Interactive German Games

I was going to originally post this as a followup comment to a post from Aaron at Teacher in Development but it got so longwinded I thought I would post it here and trackback to his blog.

Here in South Australia, our education system is run by a curriculum framework SACSA, that is outcomes based so prescribed textbooks are non-existent and in the primary sector especially, teachers are responsible for creating their own curriculum. The framework is the guideline and so, in theory, we have the kind of opportunity you're talking about as a constant. Where your post struck a chord is when you talked about bringing in content. I have a personal example for you. My primary school has a focus on German as a second language (interesting choice for a school of 40% third and second generation Greek background kids) and we have about half the staff skilled in the German language. If you can't teach German to your own class, then you are paired up with someone who can.

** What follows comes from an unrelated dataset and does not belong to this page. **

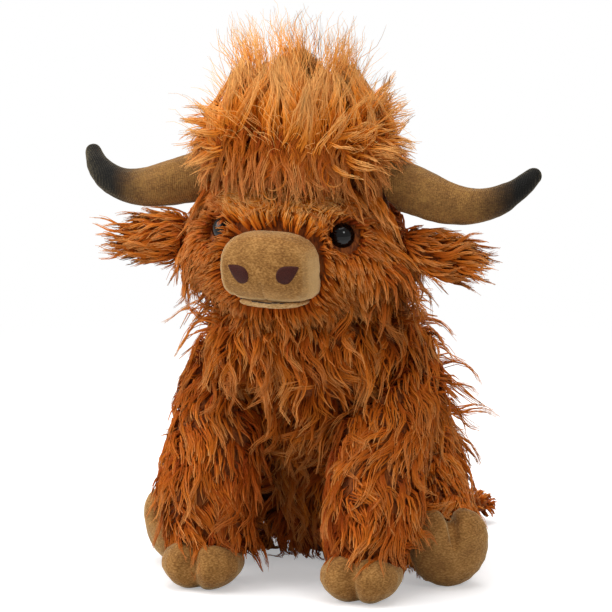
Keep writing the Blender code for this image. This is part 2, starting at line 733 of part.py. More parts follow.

My class German teacher is a regular junior primary classroom teacher who was worried about the motivation level of eleven and twelve year olds who had already said that German was their least favourite subject at school. So our solution - turn the students into teachers by setting them the task of producing an interactive German computer game that could teach basic German words (colours, numbers, body parts) to our buddy class of five and six year olds. Suddenly, the learning of the second language had a real purpose, the games were for someone other than their teachers. So, for my fellow teacher the decision about what vocabulary to teach was dictated by the class as they created the games in Powerpoint and FrontPage. The kids got a lot more out of that task in terms of German language development compared to a set curriculum from a textbook. And it was a lot more fun!